Collected material:
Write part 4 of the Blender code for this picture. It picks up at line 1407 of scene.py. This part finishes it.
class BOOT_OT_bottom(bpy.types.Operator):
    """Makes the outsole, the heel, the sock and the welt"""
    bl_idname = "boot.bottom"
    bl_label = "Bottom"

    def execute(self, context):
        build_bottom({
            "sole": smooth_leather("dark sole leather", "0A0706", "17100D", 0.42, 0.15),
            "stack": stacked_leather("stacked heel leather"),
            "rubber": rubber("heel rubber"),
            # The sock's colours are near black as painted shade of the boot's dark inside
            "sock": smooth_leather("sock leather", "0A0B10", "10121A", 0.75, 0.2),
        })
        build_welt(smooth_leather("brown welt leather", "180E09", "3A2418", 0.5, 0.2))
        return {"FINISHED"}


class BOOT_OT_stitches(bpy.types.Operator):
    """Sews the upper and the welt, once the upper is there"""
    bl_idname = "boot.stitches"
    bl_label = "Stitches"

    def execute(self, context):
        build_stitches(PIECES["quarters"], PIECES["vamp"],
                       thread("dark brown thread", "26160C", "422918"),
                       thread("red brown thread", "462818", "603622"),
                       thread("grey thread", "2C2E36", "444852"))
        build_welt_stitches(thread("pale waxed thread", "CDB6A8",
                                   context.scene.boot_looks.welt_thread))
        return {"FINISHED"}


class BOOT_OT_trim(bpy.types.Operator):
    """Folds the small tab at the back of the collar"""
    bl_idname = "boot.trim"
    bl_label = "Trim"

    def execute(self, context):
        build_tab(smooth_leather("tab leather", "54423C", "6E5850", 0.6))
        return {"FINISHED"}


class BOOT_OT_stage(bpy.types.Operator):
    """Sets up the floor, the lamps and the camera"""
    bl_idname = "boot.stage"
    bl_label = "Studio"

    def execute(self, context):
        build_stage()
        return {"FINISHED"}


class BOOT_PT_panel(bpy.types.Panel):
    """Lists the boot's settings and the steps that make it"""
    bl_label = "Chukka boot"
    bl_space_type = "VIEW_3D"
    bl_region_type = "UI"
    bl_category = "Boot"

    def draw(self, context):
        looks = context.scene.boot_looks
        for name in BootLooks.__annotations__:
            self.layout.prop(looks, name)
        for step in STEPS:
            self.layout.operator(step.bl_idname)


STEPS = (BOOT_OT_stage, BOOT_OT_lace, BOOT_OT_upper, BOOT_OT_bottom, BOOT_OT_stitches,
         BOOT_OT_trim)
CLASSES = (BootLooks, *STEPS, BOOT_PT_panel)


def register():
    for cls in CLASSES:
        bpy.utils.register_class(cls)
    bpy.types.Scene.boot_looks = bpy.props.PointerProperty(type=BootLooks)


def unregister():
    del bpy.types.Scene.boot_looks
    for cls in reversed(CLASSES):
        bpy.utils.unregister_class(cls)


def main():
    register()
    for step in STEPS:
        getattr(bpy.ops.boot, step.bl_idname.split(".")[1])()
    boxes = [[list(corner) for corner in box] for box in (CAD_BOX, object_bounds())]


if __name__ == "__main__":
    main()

Given task: From the preceding material, extract every line exactly.

Result of the exercise:
Write part 4 of the Blender code for this picture. It picks up at line 1407 of scene.py. This part finishes it.
class BOOT_OT_bottom(bpy.types.Operator):
    """Makes the outsole, the heel, the sock and the welt"""
    bl_idname = "boot.bottom"
    bl_label = "Bottom"

    def execute(self, context):
        build_bottom({
            "sole": smooth_leather("dark sole leather", "0A0706", "17100D", 0.42, 0.15),
            "stack": stacked_leather("stacked heel leather"),
            "rubber": rubber("heel rubber"),
            # The sock's colours are near black as painted shade of the boot's dark inside
            "sock": smooth_leather("sock leather", "0A0B10", "10121A", 0.75, 0.2),
        })
        build_welt(smooth_leather("brown welt leather", "180E09", "3A2418", 0.5, 0.2))
        return {"FINISHED"}


class BOOT_OT_stitches(bpy.types.Operator):
    """Sews the upper and the welt, once the upper is there"""
    bl_idname = "boot.stitches"
    bl_label = "Stitches"

    def execute(self, context):
        build_stitches(PIECES["quarters"], PIECES["vamp"],
                       thread("dark brown thread", "26160C", "422918"),
                       thread("red brown thread", "462818", "603622"),
                       thread("grey thread", "2C2E36", "444852"))
        build_welt_stitches(thread("pale waxed thread", "CDB6A8",
                                   context.scene.boot_looks.welt_thread))
        return {"FINISHED"}


class BOOT_OT_trim(bpy.types.Operator):
    """Folds the small tab at the back of the collar"""
    bl_idname = "boot.trim"
    bl_label = "Trim"

    def execute(self, context):
        build_tab(smooth_leather("tab leather", "54423C", "6E5850", 0.6))
        return {"FINISHED"}


class BOOT_OT_stage(bpy.types.Operator):
    """Sets up the floor, the lamps and the camera"""
    bl_idname = "boot.stage"
    bl_label = "Studio"

    def execute(self, context):
        build_stage()
        return {"FINISHED"}


class BOOT_PT_panel(bpy.types.Panel):
    """Lists the boot's settings and the steps that make it"""
    bl_label = "Chukka boot"
    bl_space_type = "VIEW_3D"
    bl_region_type = "UI"
    bl_category = "Boot"

    def draw(self, context):
        looks = context.scene.boot_looks
        for name in BootLooks.__annotations__:
            self.layout.prop(looks, name)
        for step in STEPS:
            self.layout.operator(step.bl_idname)


STEPS = (BOOT_OT_stage, BOOT_OT_lace, BOOT_OT_upper, BOOT_OT_bottom, BOOT_OT_stitches,
         BOOT_OT_trim)
CLASSES = (BootLooks, *STEPS, BOOT_PT_panel)


def register():
    for cls in CLASSES:
        bpy.utils.register_class(cls)
    bpy.types.Scene.boot_looks = bpy.props.PointerProperty(type=BootLooks)


def unregister():
    del bpy.types.Scene.boot_looks
    for cls in reversed(CLASSES):
        bpy.utils.unregister_class(cls)


def main():
    register()
    for step in STEPS:
        getattr(bpy.ops.boot, step.bl_idname.split(".")[1])()
    boxes = [[list(corner) for corner in box] for box in (CAD_BOX, object_bounds())]


if __name__ == "__main__":
    main()